**What to work on**. The answer is one number: how many lines hold the string "that".

**Source material**.
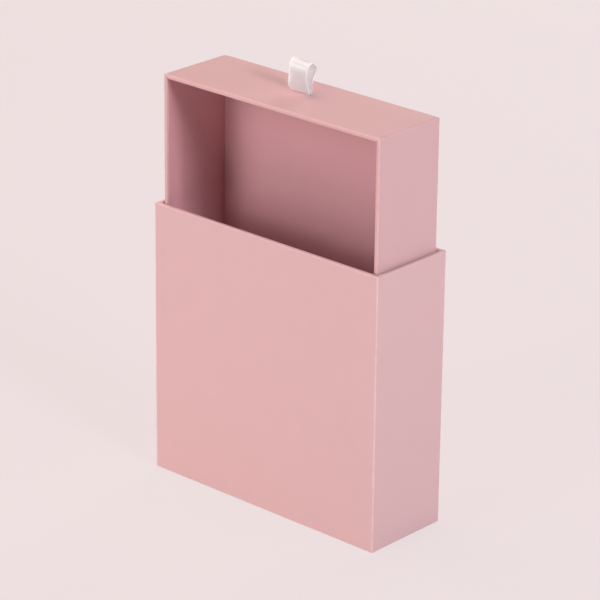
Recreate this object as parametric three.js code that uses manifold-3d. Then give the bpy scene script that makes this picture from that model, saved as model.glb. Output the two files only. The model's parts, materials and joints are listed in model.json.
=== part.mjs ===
// A rigid gift box: an upright sleeve of paper-wrapped board, closed at its foot, and a drawer
// that slides up out of it, with a ribbon loop to pull it by.
// Millimetres, +Z up. The sleeve stands on z = 0, centred on the origin, and -Y faces the viewer.

import * as THREE from 'three';
import { mergeVertices } from 'three/addons/utils/BufferGeometryUtils.js';
import Module from 'manifold-3d';

// The sleeve, outside
const SLEEVE_WIDTH = 150;
const SLEEVE_DEPTH = 51;
const SLEEVE_HEIGHT = 147;

// Sheets, by thickness
const SLEEVE_BOARD = 2;
const DRAWER_BOARD = 1.8;
const WRAP_PAPER = 0.2;
const LINING_PAPER = 0.18;
const STAY_TAPE = 0.08;
const GLUE_LINE = 0.02;

// How the sheets are cut
const SLEEVE_TURN_IN = 15;
const DRAWER_TURN_IN = 12;
const FOOT_TURN_IN = 15;
const LINING_SET_BACK = 1.5;
const COVER_SET_BACK = 1.5;
const TAPE_LEG = 11;

// How the drawer sits in the sleeve
const SLIDE_CLEARANCE = 0.7;
const END_CLEARANCE = 0.3;
const PULLED_OUT = 68.4;

// The ribbon and its slit in the drawer's top wall
const RIBBON_WIDTH = 15;
const RIBBON_THICKNESS = 0.25;
const LOOP_HEIGHT = 16.4;
const SLIT_OFF_CENTRE = -3.4;
const SLIT_FROM_BACK = 18.4;
const SLIT_CLEARANCE = 0.35;
const WEB_STANDS_PROUD = 0.3;
const PATCH_MARGIN = 4;
const PATCH_TO_BASE = 1.2;

// The loop's centre line seen from the right: how far behind the slit, and how high over the
// drawer's top face, as shares of the loop's height
const LOOP_SHARES = [
  [-0.03, 0.055], [-0.075, 0.13], [-0.108, 0.26], [-0.122, 0.4], [-0.116, 0.55],
  [-0.09, 0.68], [-0.055, 0.82], [-0.01, 0.915], [0.07, 0.975], [0.17, 0.992],
  [0.275, 0.94], [0.36, 0.86], [0.402, 0.775], [0.38, 0.67], [0.328, 0.58],
  [0.245, 0.485], [0.155, 0.375], [0.088, 0.25], [0.05, 0.13], [0.03, 0.055],
];
const LOOP_STEPS = 48;

// One overrun for every cut
const OVERRUN = 1;

const wasm = await Module();
wasm.setup();

// Materials, one for each kind of sheet
const finish = {
  board: { color: 0x9c958b, roughness: 0.95 },
  tape: { color: 0xd8c8a8, roughness: 0.9 },
  wrap: { color: 0xe0b2b2, roughness: 0.6 },
  lining: { color: 0xc99598, roughness: 0.7 },
  satin: { color: 0xf4ecec, roughness: 0.35 },
};

function addMesh(group, name, kind, geometry) {
  const material = new THREE.MeshStandardMaterial({ ...finish[kind], metalness: 0 });
  const mesh = new THREE.Mesh(geometry, material);
  mesh.name = name;
  group.add(mesh);
  return mesh;
}

// The depths of a wall's layers below its outer face
function wallLayers(board) {
  const tape = WRAP_PAPER + GLUE_LINE;
  const boardOuter = tape + STAY_TAPE + GLUE_LINE;
  const boardInner = boardOuter + board;
  const lining = boardInner + GLUE_LINE;
  const turnInFace = lining + WRAP_PAPER;
  const liningOverTurnIn = turnInFace + GLUE_LINE;
  return {
    skin: WRAP_PAPER,
    tape,
    boardOuter,
    boardInner,
    turnIn: lining,
    turnInFace,
    lining,
    liningFace: lining + LINING_PAPER,
    liningOverTurnIn,
    innermost: liningOverTurnIn + LINING_PAPER,
  };
}

// An open box in its own frame: base down at its foot, mouth up, centred on x = y = 0.
// skinFoot is the height of the wrap's lowest face.
function openBox(width, length, height, skinFoot, board, turnIn) {
  const boardFoot = skinFoot + WRAP_PAPER + GLUE_LINE;
  const boardTop = boardFoot + board;
  return {
    halfX: width / 2,
    halfY: length / 2,
    height,
    skinFoot,
    layer: wallLayers(board),
    boardFoot,
    rimFoot: height - WRAP_PAPER - GLUE_LINE,
    turnInFoot: height - turnIn,
    baseTop: boardTop,
    liningFoot: boardTop + GLUE_LINE,
    floor: boardTop + GLUE_LINE + LINING_PAPER,
    liningTop: height - LINING_SET_BACK,
  };
}

const sleeveBox = openBox(
  SLEEVE_WIDTH, SLEEVE_DEPTH, SLEEVE_HEIGHT, WRAP_PAPER + GLUE_LINE, SLEEVE_BOARD, SLEEVE_TURN_IN,
);

// The drawer fits the sleeve with a running clearance. When it is closed its top is level with
// the sleeve's mouth.
const SLEEVE_TO_DRAWER = sleeveBox.layer.innermost + SLIDE_CLEARANCE;
const DRAWER_WIDTH = SLEEVE_WIDTH - 2 * SLEEVE_TO_DRAWER;
const DRAWER_DEPTH = SLEEVE_DEPTH - 2 * SLEEVE_TO_DRAWER;
const DRAWER_LENGTH = SLEEVE_HEIGHT - sleeveBox.floor - END_CLEARANCE;
const DRAWER_TOP = SLEEVE_HEIGHT + PULLED_OUT;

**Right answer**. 2